### MATERIAL PROVIDED
........

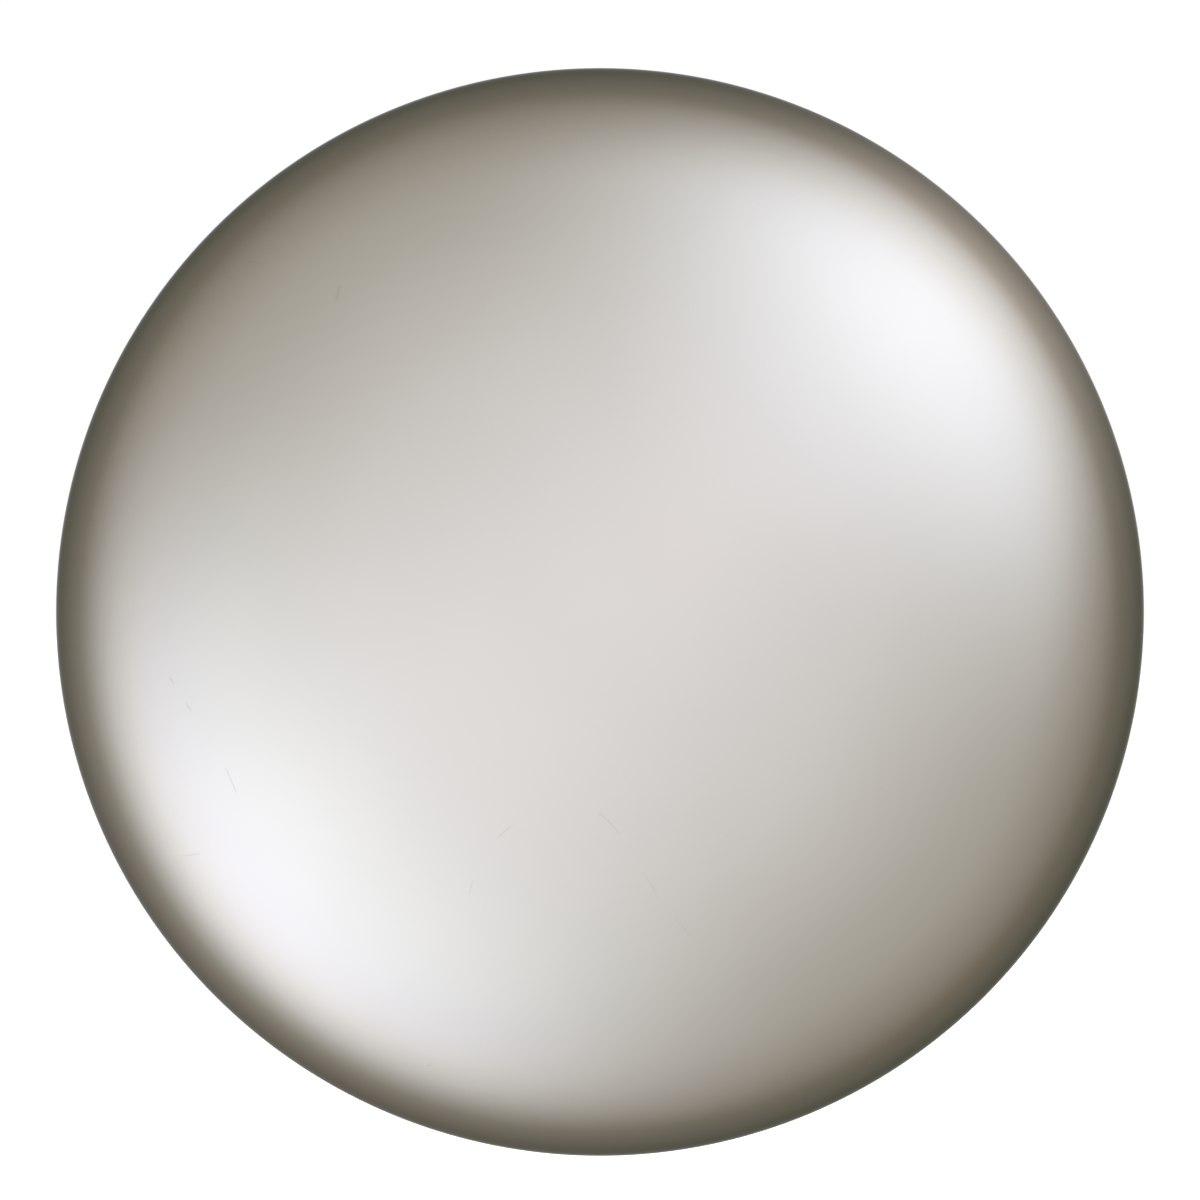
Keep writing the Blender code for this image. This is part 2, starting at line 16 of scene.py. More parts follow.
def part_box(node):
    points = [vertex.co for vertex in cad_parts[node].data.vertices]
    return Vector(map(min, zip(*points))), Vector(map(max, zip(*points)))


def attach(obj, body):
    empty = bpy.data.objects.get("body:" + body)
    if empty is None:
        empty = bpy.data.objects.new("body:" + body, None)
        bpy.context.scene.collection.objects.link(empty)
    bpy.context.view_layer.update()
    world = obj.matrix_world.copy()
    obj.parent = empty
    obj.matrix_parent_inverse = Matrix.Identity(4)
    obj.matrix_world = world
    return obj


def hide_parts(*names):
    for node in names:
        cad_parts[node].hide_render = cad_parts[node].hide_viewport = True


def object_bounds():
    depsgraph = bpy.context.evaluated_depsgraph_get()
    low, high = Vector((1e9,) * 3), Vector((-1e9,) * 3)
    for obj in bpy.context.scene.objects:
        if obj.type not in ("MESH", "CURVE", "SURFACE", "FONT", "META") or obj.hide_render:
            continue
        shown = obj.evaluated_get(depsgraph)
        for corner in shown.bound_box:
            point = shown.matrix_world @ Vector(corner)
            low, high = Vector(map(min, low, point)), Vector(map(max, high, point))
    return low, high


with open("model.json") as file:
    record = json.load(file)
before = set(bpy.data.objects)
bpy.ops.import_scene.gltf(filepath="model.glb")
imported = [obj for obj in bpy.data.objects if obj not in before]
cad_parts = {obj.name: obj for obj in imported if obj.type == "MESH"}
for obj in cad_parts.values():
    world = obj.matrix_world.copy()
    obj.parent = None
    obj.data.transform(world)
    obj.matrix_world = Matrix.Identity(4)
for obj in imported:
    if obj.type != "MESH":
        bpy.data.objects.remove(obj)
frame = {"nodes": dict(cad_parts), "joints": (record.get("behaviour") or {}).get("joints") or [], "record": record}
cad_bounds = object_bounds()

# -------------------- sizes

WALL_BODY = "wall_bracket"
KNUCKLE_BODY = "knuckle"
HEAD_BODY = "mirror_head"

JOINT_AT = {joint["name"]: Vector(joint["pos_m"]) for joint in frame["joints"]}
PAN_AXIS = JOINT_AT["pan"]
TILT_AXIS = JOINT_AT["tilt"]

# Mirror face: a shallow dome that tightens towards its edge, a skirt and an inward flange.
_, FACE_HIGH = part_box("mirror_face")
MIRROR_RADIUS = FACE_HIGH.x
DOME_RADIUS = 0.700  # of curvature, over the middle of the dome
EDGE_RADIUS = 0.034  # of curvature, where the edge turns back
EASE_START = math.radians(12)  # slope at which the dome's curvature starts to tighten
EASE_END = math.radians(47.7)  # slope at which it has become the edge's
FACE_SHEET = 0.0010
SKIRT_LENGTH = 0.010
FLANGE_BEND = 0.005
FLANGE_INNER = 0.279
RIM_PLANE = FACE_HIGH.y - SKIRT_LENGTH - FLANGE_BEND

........

### GIVEN TASK
Copy all lines from the material that include "shown".

### WORKED SOLUTION
        shown = obj.evaluated_get(depsgraph)
        for corner in shown.bound_box:
            point = shown.matrix_world @ Vector(corner)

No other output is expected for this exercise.